● TO DO
Your task is to return the line containing "bpy.context.scene.collection.objects.link(empty)" plus every line after it, exactly and with nothing added.

● STORED DATA
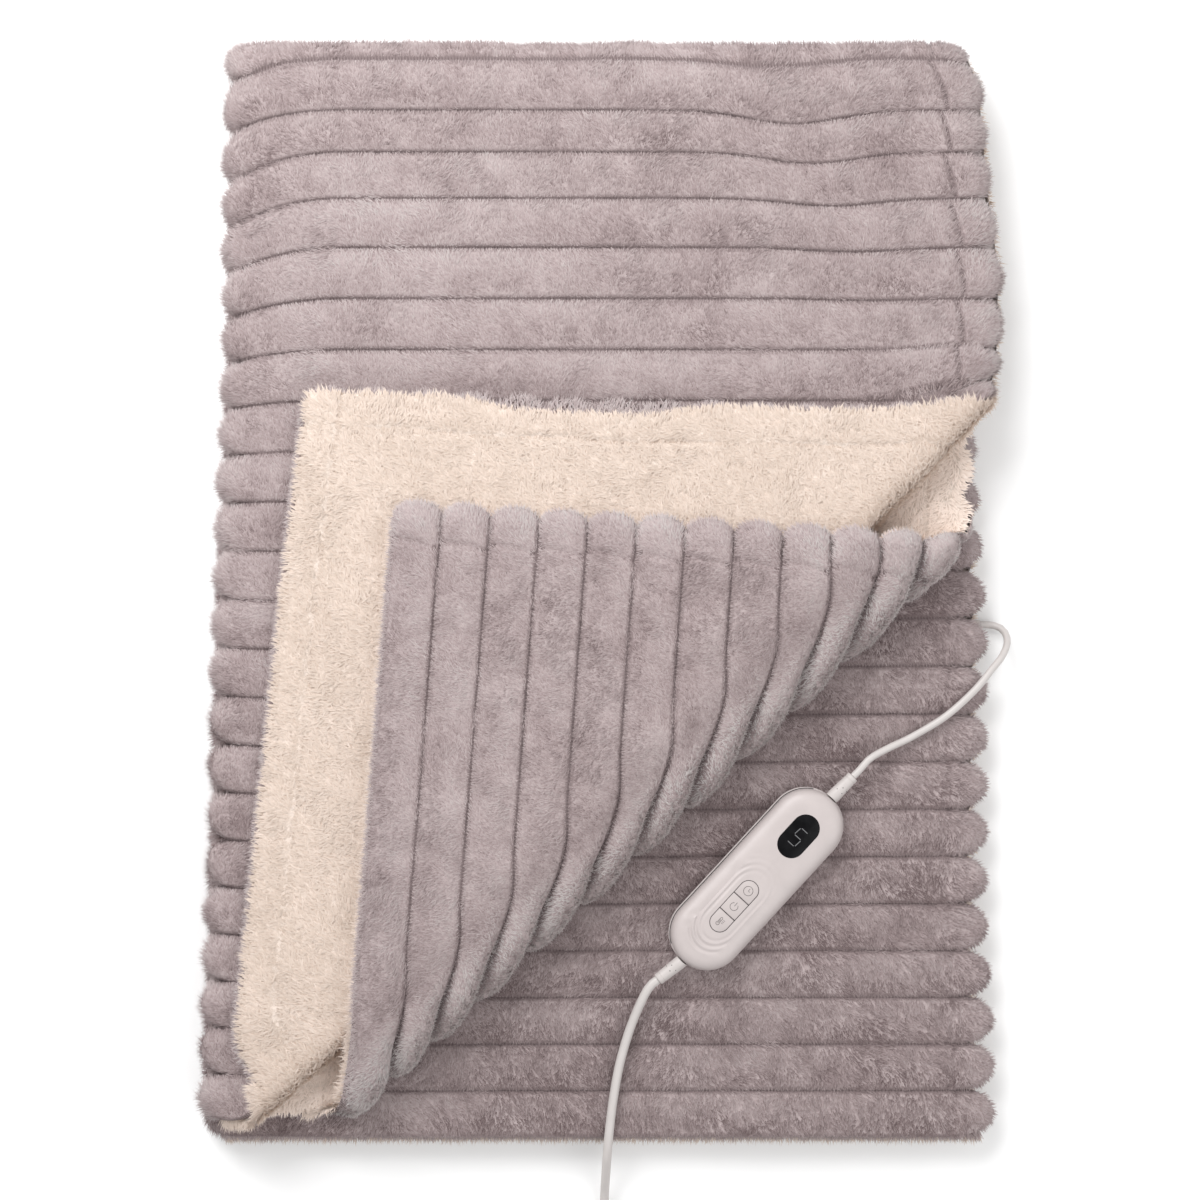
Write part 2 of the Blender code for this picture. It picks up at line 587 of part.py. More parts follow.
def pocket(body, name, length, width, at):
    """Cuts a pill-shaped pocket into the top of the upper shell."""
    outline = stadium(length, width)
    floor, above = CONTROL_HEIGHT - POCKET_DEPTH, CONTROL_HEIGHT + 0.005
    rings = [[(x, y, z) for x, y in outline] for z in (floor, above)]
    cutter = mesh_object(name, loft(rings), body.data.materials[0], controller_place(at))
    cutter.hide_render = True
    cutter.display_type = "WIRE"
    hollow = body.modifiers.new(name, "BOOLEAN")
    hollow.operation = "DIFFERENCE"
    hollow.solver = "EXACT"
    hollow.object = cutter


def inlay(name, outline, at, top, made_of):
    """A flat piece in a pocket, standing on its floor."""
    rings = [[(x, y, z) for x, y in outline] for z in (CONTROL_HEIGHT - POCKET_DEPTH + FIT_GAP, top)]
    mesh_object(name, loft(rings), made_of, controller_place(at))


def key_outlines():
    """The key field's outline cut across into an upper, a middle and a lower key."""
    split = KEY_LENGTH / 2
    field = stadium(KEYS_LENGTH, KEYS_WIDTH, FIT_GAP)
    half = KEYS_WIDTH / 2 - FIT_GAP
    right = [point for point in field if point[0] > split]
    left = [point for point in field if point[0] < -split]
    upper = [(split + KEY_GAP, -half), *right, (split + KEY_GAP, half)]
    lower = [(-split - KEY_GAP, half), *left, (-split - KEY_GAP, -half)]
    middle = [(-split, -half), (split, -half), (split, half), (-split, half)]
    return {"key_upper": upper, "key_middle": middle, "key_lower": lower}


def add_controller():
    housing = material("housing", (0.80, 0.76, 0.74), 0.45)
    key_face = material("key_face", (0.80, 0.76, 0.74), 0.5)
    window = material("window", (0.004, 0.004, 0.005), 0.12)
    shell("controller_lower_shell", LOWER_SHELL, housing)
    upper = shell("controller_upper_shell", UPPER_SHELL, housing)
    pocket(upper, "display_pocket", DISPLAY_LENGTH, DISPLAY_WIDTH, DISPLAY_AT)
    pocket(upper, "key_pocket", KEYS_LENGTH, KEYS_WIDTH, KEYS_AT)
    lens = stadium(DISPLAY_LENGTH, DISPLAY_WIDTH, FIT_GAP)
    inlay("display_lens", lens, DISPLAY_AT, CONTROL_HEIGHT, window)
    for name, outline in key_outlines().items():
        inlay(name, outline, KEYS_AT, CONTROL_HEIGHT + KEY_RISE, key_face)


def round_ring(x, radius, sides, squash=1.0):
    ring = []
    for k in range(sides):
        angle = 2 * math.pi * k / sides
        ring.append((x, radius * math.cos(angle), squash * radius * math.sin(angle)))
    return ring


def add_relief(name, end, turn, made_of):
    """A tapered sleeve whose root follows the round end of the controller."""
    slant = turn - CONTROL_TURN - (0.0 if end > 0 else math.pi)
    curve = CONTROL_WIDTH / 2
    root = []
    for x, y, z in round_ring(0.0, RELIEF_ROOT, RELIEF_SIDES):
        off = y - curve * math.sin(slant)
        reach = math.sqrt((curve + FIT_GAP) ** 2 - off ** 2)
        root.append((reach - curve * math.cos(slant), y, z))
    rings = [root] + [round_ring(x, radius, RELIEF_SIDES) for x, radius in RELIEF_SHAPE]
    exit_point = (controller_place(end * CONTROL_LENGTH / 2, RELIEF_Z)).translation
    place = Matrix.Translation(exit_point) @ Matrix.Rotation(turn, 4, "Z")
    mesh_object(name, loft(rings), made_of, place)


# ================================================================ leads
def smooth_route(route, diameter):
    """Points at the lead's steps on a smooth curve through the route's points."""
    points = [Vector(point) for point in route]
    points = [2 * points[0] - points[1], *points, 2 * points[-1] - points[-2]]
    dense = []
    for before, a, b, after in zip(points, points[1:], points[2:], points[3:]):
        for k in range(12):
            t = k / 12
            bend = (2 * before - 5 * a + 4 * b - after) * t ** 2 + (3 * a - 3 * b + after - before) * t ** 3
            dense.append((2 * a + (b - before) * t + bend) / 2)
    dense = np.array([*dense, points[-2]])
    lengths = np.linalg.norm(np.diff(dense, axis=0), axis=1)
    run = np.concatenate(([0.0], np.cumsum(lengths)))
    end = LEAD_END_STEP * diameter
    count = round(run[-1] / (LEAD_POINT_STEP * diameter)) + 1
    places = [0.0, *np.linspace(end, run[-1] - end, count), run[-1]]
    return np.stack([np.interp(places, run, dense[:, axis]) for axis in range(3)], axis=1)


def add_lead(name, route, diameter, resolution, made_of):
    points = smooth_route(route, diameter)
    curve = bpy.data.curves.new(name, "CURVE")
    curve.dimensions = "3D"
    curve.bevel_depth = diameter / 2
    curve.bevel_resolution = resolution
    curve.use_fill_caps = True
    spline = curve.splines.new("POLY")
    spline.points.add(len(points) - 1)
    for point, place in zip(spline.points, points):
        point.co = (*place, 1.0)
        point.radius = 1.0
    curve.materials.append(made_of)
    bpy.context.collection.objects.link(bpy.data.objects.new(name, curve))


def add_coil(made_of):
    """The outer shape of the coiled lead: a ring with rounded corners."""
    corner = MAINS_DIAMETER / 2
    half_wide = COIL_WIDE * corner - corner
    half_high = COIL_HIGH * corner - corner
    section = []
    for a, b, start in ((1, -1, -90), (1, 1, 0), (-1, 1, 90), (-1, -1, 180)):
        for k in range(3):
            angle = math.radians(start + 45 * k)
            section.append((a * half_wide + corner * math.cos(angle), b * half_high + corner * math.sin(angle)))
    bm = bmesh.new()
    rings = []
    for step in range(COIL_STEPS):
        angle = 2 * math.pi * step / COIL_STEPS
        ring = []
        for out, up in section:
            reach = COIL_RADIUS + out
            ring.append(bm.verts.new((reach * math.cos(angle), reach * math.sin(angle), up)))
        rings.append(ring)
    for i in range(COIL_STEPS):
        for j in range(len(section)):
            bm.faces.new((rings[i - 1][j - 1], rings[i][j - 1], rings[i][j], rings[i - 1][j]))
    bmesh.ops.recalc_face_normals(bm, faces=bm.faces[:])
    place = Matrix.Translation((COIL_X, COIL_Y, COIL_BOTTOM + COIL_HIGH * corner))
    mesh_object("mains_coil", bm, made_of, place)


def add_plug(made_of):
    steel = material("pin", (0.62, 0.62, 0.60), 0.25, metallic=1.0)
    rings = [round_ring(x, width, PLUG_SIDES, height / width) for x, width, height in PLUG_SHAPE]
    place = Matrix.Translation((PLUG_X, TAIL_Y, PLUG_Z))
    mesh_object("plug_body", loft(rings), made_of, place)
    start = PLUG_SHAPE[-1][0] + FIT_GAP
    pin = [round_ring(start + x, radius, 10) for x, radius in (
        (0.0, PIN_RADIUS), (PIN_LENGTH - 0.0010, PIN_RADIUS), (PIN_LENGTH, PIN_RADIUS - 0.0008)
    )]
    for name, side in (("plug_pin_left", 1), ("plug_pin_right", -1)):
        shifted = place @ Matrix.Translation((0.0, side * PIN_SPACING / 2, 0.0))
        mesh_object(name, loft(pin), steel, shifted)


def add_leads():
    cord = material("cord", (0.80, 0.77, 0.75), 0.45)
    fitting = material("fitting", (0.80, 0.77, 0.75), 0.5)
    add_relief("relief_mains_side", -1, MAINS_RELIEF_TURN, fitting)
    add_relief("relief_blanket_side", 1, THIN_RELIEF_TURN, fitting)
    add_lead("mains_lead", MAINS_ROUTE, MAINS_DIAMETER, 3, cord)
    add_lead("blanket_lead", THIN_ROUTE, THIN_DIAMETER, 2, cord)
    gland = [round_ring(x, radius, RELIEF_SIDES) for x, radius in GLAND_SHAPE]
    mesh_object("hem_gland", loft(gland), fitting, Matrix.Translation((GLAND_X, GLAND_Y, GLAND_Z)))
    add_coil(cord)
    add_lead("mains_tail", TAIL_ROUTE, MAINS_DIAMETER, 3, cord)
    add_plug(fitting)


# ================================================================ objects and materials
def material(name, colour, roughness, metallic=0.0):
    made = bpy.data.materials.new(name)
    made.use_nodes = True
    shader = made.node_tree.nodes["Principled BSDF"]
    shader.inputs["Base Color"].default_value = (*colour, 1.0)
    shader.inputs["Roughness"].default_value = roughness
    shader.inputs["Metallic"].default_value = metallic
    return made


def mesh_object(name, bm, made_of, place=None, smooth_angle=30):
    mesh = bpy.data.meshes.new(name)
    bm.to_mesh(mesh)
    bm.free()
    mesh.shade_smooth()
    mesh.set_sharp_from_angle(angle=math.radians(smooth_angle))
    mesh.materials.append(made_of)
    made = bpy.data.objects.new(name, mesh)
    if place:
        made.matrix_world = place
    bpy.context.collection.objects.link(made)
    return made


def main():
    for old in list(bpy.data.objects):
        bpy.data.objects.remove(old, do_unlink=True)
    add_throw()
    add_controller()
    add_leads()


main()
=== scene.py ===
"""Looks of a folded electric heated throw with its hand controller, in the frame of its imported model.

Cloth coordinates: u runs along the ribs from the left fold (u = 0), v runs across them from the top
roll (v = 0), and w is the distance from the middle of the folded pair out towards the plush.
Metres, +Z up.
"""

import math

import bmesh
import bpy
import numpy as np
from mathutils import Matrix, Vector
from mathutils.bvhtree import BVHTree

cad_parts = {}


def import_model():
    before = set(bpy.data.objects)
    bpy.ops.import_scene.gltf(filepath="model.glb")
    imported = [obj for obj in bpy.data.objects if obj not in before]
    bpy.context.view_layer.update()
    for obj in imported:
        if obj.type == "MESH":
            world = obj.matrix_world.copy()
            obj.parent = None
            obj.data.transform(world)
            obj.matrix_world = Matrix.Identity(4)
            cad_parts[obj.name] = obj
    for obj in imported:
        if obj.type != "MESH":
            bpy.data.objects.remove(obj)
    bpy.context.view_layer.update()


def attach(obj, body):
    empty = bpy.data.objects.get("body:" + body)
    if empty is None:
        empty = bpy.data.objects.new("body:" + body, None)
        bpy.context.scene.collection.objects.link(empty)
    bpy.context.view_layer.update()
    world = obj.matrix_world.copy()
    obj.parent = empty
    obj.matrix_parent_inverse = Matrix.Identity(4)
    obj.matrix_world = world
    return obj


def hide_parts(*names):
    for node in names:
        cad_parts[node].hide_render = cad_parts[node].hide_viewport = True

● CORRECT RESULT
        bpy.context.scene.collection.objects.link(empty)
    bpy.context.view_layer.update()
    world = obj.matrix_world.copy()
    obj.parent = empty
    obj.matrix_parent_inverse = Matrix.Identity(4)
    obj.matrix_world = world
    return obj


def hide_parts(*names):
    for node in names:
        cad_parts[node].hide_render = cad_parts[node].hide_viewport = True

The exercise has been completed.